Posted: Sun Mar 25, 2007 5:39 pm
by soulmining
Seen three films at the cinema this week:

Premonition - straight out of the 'scary movies for dummies' handbook. Utterly predictable - and at least having the balls to retain a downbeat ending - no chemistry between the leads, and to be honest who cared about her husband when he was a cheating b*stard anyway? And that funeral scene was unintentionally funny...

Factory Girl - interesting account of the Factory scene in the late 60's with some nice bits of direction and good tunes. Sienna Miller proved she can act a bit and Guy Pearce did a decent Warhol.

I Want Candy - fomulaic low-rent British comedy by numbers. In dire need of a decent script - really, are jokes about Asian girls and ping-pong balls funny in 2007? Really poor.

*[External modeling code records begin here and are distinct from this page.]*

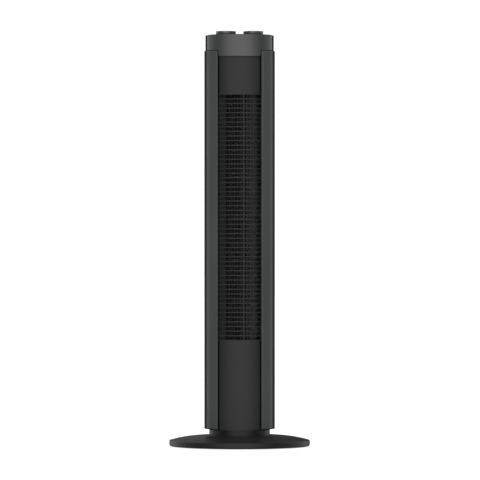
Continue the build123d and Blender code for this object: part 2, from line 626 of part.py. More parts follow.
def wall_from(points, thickness, z0, z1):
    """A thin upright wall along a smooth line, thickened to the left of its direction."""
    edge = []
    for i, (x, y) in enumerate(points):
        x0, y0 = points[max(i - 1, 0)]
        x1, y1 = points[min(i + 1, len(points) - 1)]
        length = sqrt((x1 - x0) ** 2 + (y1 - y0) ** 2)
        edge.append((x - (y1 - y0) / length * thickness, y + (x1 - x0) / length * thickness))
    near = Spline(points)
    far = Spline(edge)
    ends = [Line(points[0], edge[0]), Line(points[-1], edge[-1])]
    return Pos(0, 0, z0) * extrude(make_face([near, far] + ends), z1 - z0)


def make_scroll_guide():
    """Spiral wall of the air duct on the right."""
    return wall_from(SCROLL_PATH, GUIDE_WALL, DECK_TOP, UPPER_DECK_LOW)


def make_tongue_guide():
    """Wall on the left that parts the intake from the outlet."""
    return wall_from(TONGUE_PATH, GUIDE_WALL, DECK_TOP, UPPER_DECK_LOW)


def deck_plate(z0, z1):
    """A plate that closes one end of the air duct."""
    plate = oval(FLANGE_X - GAP, PANEL_FRONT - WALL - GAP, SHELL_BACK - WALL - 2.0, z0, z1)
    inset = CHANNEL_DEPTH + WALL + GAP
    clear = oval(PANEL_HALF - inset, PANEL_FRONT - inset, 30, z0 - 1, z1 + 1)
    for side in (-1, 1):
        x0, x1 = sorted((side * (CHANNEL_X - WALL - GAP), side * (INNER_EDGE_X + WALL + GAP)))
        plate -= block(x0, x1, -REACH, WIDEST_Y, z0 - 1, z1 + 1) - clear
        plate -= rod(1.7, side * DECK_SCREW_X, DECK_SCREW_Y, z0 - 1, z1 + 1)
    return plate


def lug_points():
    """Where the motor's four lugs are."""
    return [(WHEEL_X + sx * LUG, WHEEL_Y + sy * LUG) for sx in (-1, 1) for sy in (-1, 1)]


def make_motor_deck():
    """Plate under the wheel that carries the motor."""
    deck = deck_plate(DECK_LOW, DECK_TOP) - rod(10.0, WHEEL_X, WHEEL_Y, 0, HIGH)
    for x, y in lug_points():
        deck += rod(5.0, x, y, GROMMET_TOP + 0.2, DECK_LOW)
        deck -= rod(BOLT_R, x, y, 149.0, 178.0)
    return deck


def make_upper_deck():
    """Plate above the wheel that holds the upper bearing."""
    deck = deck_plate(UPPER_DECK_LOW, UPPER_DECK_TOP)
    deck += tube(SUPPORT_R + WALL, SUPPORT_R, WHEEL_X, WHEEL_Y, UPPER_DECK_TOP, UPPER_DECK_TOP + 6)
    return deck - rod(SUPPORT_R, WHEEL_X, WHEEL_Y, 0, HIGH)


def make_deck_screws():
    """Screws that hold the two decks in the rear shell."""
    screws = []
    for side in (-1, 1):
        for z in (DECK_TOP, UPPER_DECK_TOP):
            screws.append(screw_down(side * DECK_SCREW_X, DECK_SCREW_Y, z, z - 10, 2.8, 1.8, 1.5))
    return group(screws)


def make_bearing_cushion():
    """Rubber ring round the upper bearing."""
    return tube(SUPPORT_R, BUSH_OUTER_R, WHEEL_X, WHEEL_Y, UPPER_DECK_LOW, UPPER_DECK_TOP + 6)


def make_bearing_bush():
    """Sintered bush of the upper bearing."""
    return tube(BUSH_OUTER_R, JOURNAL_R + RUNNING_FIT, WHEEL_X, WHEEL_Y, UPPER_DECK_LOW, UPPER_DECK_TOP + 6)


def make_wheel():
    """Cross-flow wheel: curved blades between rings, closed at both ends."""
    near = ThreePointArc((25.6, 0.0), (28.8, 1.5), (31.0, 4.6))
    far = ThreePointArc((25.0, 0.9), (28.0, 2.4), (30.2, 5.2))
    ends = [Line(near @ 0, far @ 0), Line(near @ 1, far @ 1)]
    blade = extrude(make_face([near, far] + ends), WHEEL_TOP - WHEEL_LOW)
    blades = [Rot(0, 0, BLADE_TURN + 360.0 * i / BLADE_COUNT) * blade for i in range(BLADE_COUNT)]
    step = (WHEEL_TOP - WHEEL_LOW - RING) / (RING_COUNT - 1)
    rings = [tube(WHEEL_R, 24.5, 0, 0, i * step, i * step + RING) for i in range(1, RING_COUNT - 1)]
    length = WHEEL_TOP - WHEEL_LOW
    lower = rod(WHEEL_R, 0, 0, 0, RING) + rod(8.0, 0, 0, -5, 8) - rod(SHAFT_R, 0, 0, -6, 6)
    lower -= Pos(6.0, 0, -2.5) * Rot(0, 90, 0) * Cylinder(1.5, 8.0)
    upper = rod(WHEEL_R, 0, 0, length - RING, length) + rod(6.0, 0, 0, length - 10, length + 1)
    upper -= rod(JOURNAL_R, 0, 0, length - 8, length + 3)
    return Pos(WHEEL_X, WHEEL_Y, WHEEL_LOW) * lower.fuse(upper, *rings, *blades)


def make_wheel_screw():
    """Set screw of the wheel's hub."""
    return Pos(WHEEL_X + 6.0, WHEEL_Y, WHEEL_LOW - 2.5) * Rot(0, 90, 0) * Cylinder(1.5, 4.0)


def make_wheel_journal():
    """Pin at the top of the wheel."""
    return rod(JOURNAL_R, WHEEL_X, WHEEL_Y, WHEEL_TOP - 8, UPPER_DECK_TOP + 8)


def make_motor_shaft():
    """Shaft of the motor, up into the wheel's hub."""
    return rod(SHAFT_R, WHEEL_X, WHEEL_Y, MOTOR_SHAFT_LOW, WHEEL_LOW + 6)


def make_motor_rotor():
    """Rotor on the motor's shaft."""
    return tube(ROTOR_R, SHAFT_R, WHEEL_X, WHEEL_Y, STATOR_LOW - 2, STATOR_TOP + 2)


def make_motor_stator():
    """Lamination stack with four lugs."""
    body = rod(STATOR_R, WHEEL_X, WHEEL_Y, STATOR_LOW, STATOR_TOP)
    for x, y in lug_points():
        arm = Pos(WHEEL_X + (x - WHEEL_X) * 0.75, WHEEL_Y + (y - WHEEL_Y) * 0.75, (LUG_LOW + LUG_TOP) / 2)
        turn = 45.0 if (x - WHEEL_X) * (y - WHEEL_Y) > 0 else -45.0
        body += arm * Rot(0, 0, turn) * Box(22.6, 13.0, LUG_TOP - LUG_LOW)
        body += rod(5.8, x, y, LUG_LOW, LUG_TOP)
    for x, y in lug_points():
        body -= rod(GROMMET_WAIST_R, x, y, 130, 150)
    return body - rod(ROTOR_R + 0.4, WHEEL_X, WHEEL_Y, 0, HIGH)


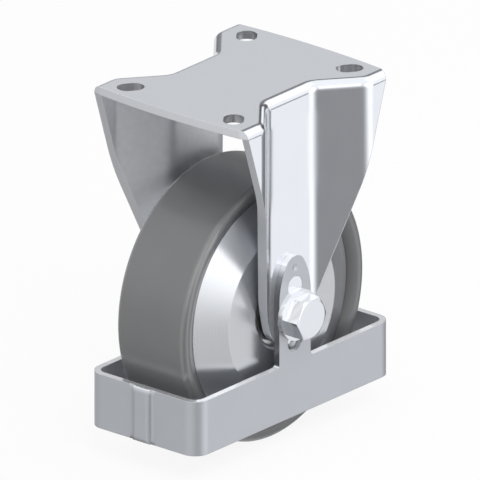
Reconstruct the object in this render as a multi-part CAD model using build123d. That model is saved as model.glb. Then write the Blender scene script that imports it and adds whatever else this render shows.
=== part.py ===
from build123d import *
import os
from math import acos, asin, atan2, cos, degrees, hypot, radians, sin, tan

# Fixed caster: a pressed steel bracket with a slotted top plate, a wheel on two ball
# bearings, and a foot guard clamped under the axle's washers.
# Millimetres. X is the rolling direction, -Y the side of the bolt's head, +Z up.
# The origin is the middle of the plate's top face.

# Whole caster
overall_height = 167.4

# Pressed bracket
sheet = 4.0
bend_inside = 0.3
plate_length = 101.4
plate_end_radius = 420.0
leg_top_inset = 3.3
leg_flat_width = 31.4
leg_flare = 16.0
leg_flare_angle = 39.3
flare_root_round = 8.0
flare_tip_round = 9.5
leg_end_radius = 15.2

# Fixing slots, each pointing at the plate's middle, and how far in from the plate's edges they are
slot_from_end = 10.7
slot_from_side = 15.0
slot_width = 9.2
slot_length = 12.4

# Wheel
wheel_diameter = 125.0
tread_width = 40.0
shoulder_round = 3.0
wall_round = 3.5
tyre_thickness = 9.4
wall_slope_in = 3.0
wall_slope_height = 5.4
seam_groove = 1.2
tyre_bond_depth = 3.0
bond_slope_in = 2.0
hub_width = 48.4
hub_face_diameter = 73.4
bore_chamfer = 0.8

# Ball bearings
bearing_outside = 35.0
bearing_bore = 15.0
bearing_width = 11.0
bearing_recess = 1.2
bearing_seat_lip = 2.0
ring_wall = 2.6
ring_edge_round = 0.5
ball_diameter = 5.95
ball_count = 8
ball_clearance = 0.05
cage_thickness = 1.8
cage_width = 6.8
cage_pocket_clearance = 0.08
seal_thickness = 0.8
seal_inset = 0.4
seal_running_gap = 0.3

# Axle
bolt_diameter = 12.0
bolt_hole_clearance = 0.5
across_flats = 18.0
head_height = 7.5
hexagon_turn = 1.5
chamfer_circle_share = 0.96
chamfer_drop = 0.6
washer_diameter = 24.0
washer_hole = 13.0
washer_thickness = 2.5
nut_height = 8.0
nut_collar_height = 4.0
nut_collar_wall = 2.4
lock_ring_wall = 1.2
lock_ring_inset = 0.5
bolt_end_length = 4.0
bolt_end_chamfer = 0.9
thread_root_diameter = 10.3
tube_bore_clearance = 0.2
spacer_diameter = 20.0
hub_gap = 0.8

# Foot guard
guard_sheet = 3.0
guard_corner_round = 7.5
guard_end_gap = 2.0
guard_drop = 23.1
guard_height = 26.0
tab_width = 21.6
tab_rise = 27.7
tab_straight_rise = 7.8
tab_tip_radius = 7.1
tab_root_round = 1.5
tab_hole_diameter = 10.0
tab_hole_pitch = 13.0
peg_clearance = 0.1
weld_width = 9.8
weld_rise = 1.5
weld_round = 1.1
punch_radius = 3.0
punch_depth = 0.5
punch_rise = 22.0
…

The latter also showcased my local Cineworld's projection talents to the fore - this time they managed to screen a trailer for Wild Hogs upside down and backwards. Probably funnier than the actual film.

Also watched a couple of Asian chillers on DVD this weekend - Koma (out on Tartan) which was an above-average thriller about kidney-harvesting. Then serial-killer flick Cure (from the director of the original Pulse) which was very moody but not very exciting at all...

Posted: Sun Mar 25, 2007 7:13 pm
by Alex Kidd
Wish I'd seen the Wild Hogs trailer upsidedown and backwards, that sounds hilarious. Stupid question but did the sound go backwards as well?

Posted: Sun Mar 25, 2007 7:50 pm
by lupogirl
Shame that did not happen to Premonition!!! Been more amusing to watch! :D

Posted: Sun Mar 25, 2007 11:18 pm
by soulmining
Oh yes, the sound was backwards as well... although I'm sure I heard something about John Travolta being in league with the Devil... :D

Posted: Mon Mar 26, 2007 12:34 pm
by jonbly
mark wrote:...the IMAX near waterloo...
If possible, sit near the back... the front seats are way too close to the screen (it's particularly bad for 3D movies).

Posted: Mon Mar 26, 2007 1:07 pm
by mark
cheers for the advice Jonbly - just getting my cape and gstring ready now!!